The most ludicrous of Pep's conspiracies is that football supporters outside of Liverpool are somehow backing Liverpool to win. It's preposterous to think Man United, Chelsea, Spurs and Everton fans want a Liverpool success. Anyone listening to the chants directed at Liverpool fans by their league opponents will know well that there is zero goodwill towards Liverpool's quadruple aspirations.

This was summed up best by Big Robbie from the Arsenal Fans TV YouTube Channel, where he said, "We don't want Liverpool to win above City, we don't know any City fans, we know plenty Liverpool lads and we don't need to hear their bragging all next season and beyond."

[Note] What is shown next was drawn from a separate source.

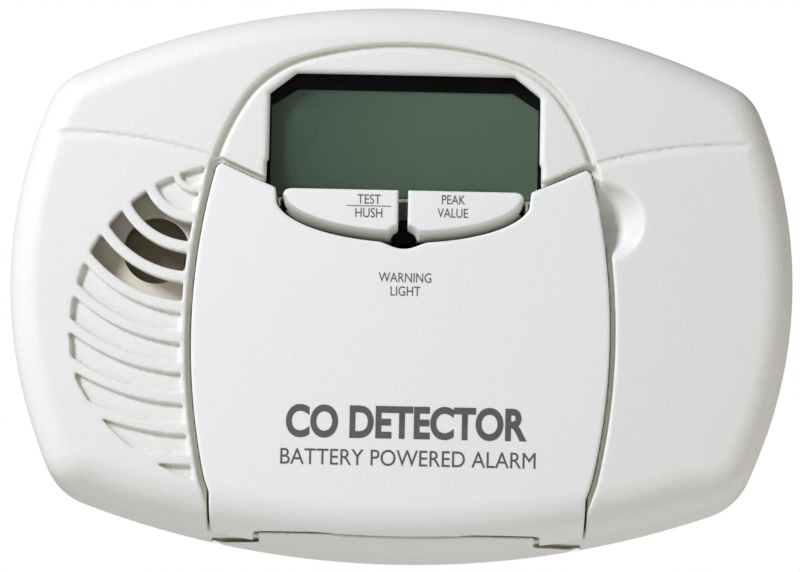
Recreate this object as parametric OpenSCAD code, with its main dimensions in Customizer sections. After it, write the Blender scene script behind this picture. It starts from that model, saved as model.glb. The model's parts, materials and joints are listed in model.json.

Borussia Dortmund's Erling Haaland. It has been announced that Haaland is set to sign a five-year contract to move to the Etihad Stadium and Man City from the start of next season.
Borussia Dortmund's Erling Haaland. It has been announced that Haaland is set to sign a five-year contract to move to the Etihad Stadium and Man City from the start of next season.

Cold light

Maybe that's the real problem for Guardiola and City. Is that it's not so much that people are actively looking for ways to support Liverpool's drive for titles. It's that City hoovering up wins with their brilliant yet coldly manufactured side, does little to stimulate the imagination and pulse of the football fan or writer when there is no romance behind it.

The great Erling Haaland and his bank-busting wages are due in Eastlands next season, but even the arrival of this prodigious Norwiegen talent is unlikely to garner any more love for City among football's devotees.